The great squeeze cannot go on forever, of course, but it shows no sign of slackening. And the great decoupling of profits from jobs could last for a long time. If so, successful American firms will remain uncharacteristically unpopular.
A first reaction might be that corporate management and shareholders have used productivity gains (and perhaps other factors) to garner a greater share of wealth for themselves, but we suspect, as the Economist article notes, that this dynamic has a lot to do with globalization. One has to wonder though if the distribution of income won’t become as serious an issue in the years ahead as it was at the turn of the 20th century.

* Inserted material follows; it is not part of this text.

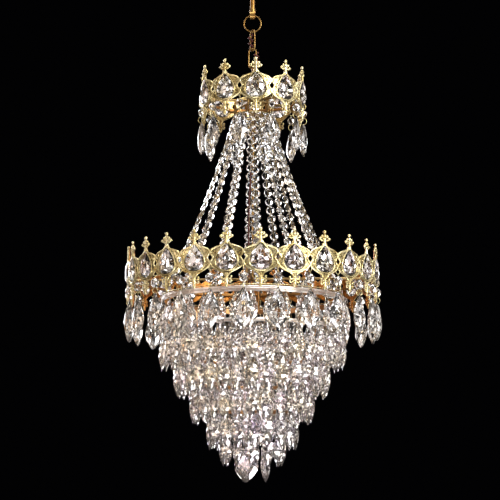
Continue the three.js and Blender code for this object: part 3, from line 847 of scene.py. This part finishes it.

*** The intersectoral balances approach is not an intuitive concept, as most of us are conditioned by culture and experience to think of debt as risky and originating outside of our own “economies”. We reflexively believe that money is created in the private sector (which it was, for the most part, when money was derived from precious metals), and taken away by the public sector via taxes and transfer payments. But in fact, the federal government (via the quasi-public Federal Reserve) is the only supplier of the money we use to save, invest, transact with each other, and pay taxes (and that it uses to service its debt and purchase goods and services from the private sector). But very few policymakers grasp this dynamic, much less have the courage to advocate expanded deficits in an election season dominated by misguided tea partiers and other deficit phobes (though as we have acknowledged previously, the belief that higher deficits now lead to higher taxes later is completely understandable, given how the left thinks and talks about these things; until more policymakers grasp intersectoral dynamics, the deficit phobes sort of have a point).